Благодаря своей концептуальной неопределенности этот термин, по крайней мере применительно к российской ситуации, оказался очень провокативным и эвристическим, превратился в своеобразное коллективное зеркало, позволяющее участникам дискуссии выйти на разговор о специфике, границах и методологии собственной науки.

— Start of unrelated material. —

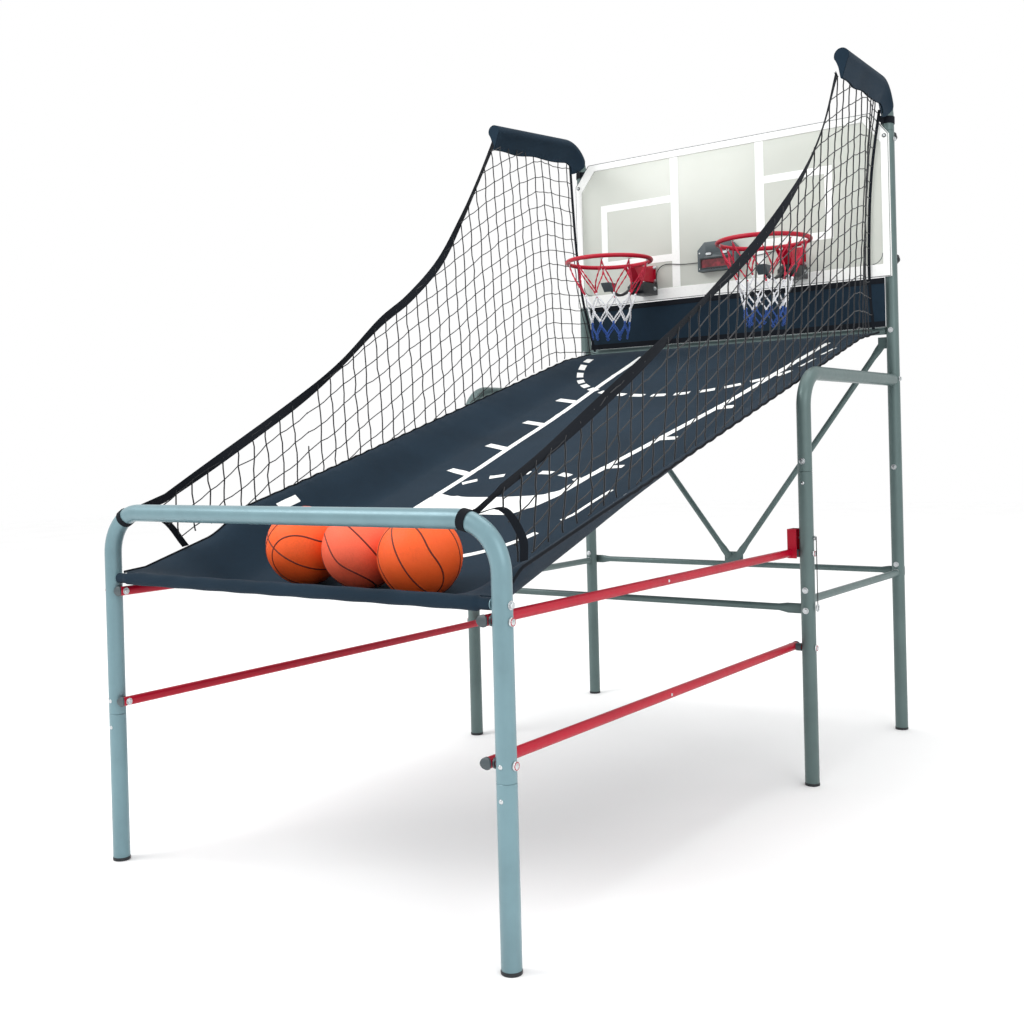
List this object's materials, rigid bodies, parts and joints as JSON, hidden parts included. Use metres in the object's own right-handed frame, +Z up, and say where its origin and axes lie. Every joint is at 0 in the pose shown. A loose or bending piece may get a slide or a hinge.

[1] В этой подборке я взял на себя ответственность унифицировать терминологию во всех переводных статьях: «modernity» и «modern» я старался везде передавать как «модерность» и «модерный», пусть эти слова и не очень благозвучны для русского уха. Мне они кажутся предпочтительнее других, поскольку являются более лаконичными эквивалентами фразы «относящийся к эпохе Нового времени». Несмотря на весь груз побочных значений и вкусовых оценок, они, на мой взгляд, удобнее, чем «модерн» и «модернизм», поскольку не смешивают большой исторический период с вполне определенным направлением в искусстве и с промежутком времени, когда это художественное направление было ведущим. «Модернизация» здесь выглядит странно, так как обозначает конкретный процесс изменения какого-либо объекта, а не сложившееся положение вещей, — другими словами, модерность отличается от модернизации насколько же, насколько либерализм — от либерализации. Самая сильная позиция в этом ряду — у слова «современность», и когда мы говорим, допустим, о постсоветской России, понятие «модерность» в самом деле может выглядеть избыточно; к тому же «современность» образует важную антонимическую пару со словом «традиция» (не менее проблематичным) — т.е. с ключевой оппозицией к «модерности». Однако термин «модерность» шире. Например, важным эпизодом эпохи Нового времени является Французская революция 1789 года — явление модерное, зато современным его назвать трудно: безусловно, оно modern, но, очевидно, не present-day. В свою очередь, «современность» слишком перегружена идеей «текущей актуальности», что способно приводить к идеологическим искажениям: так, споры о (не)модерности СССР сталинского периода нередко подразумевают под собой полемику о том, должен ли быть важен Сталин нам сегодня.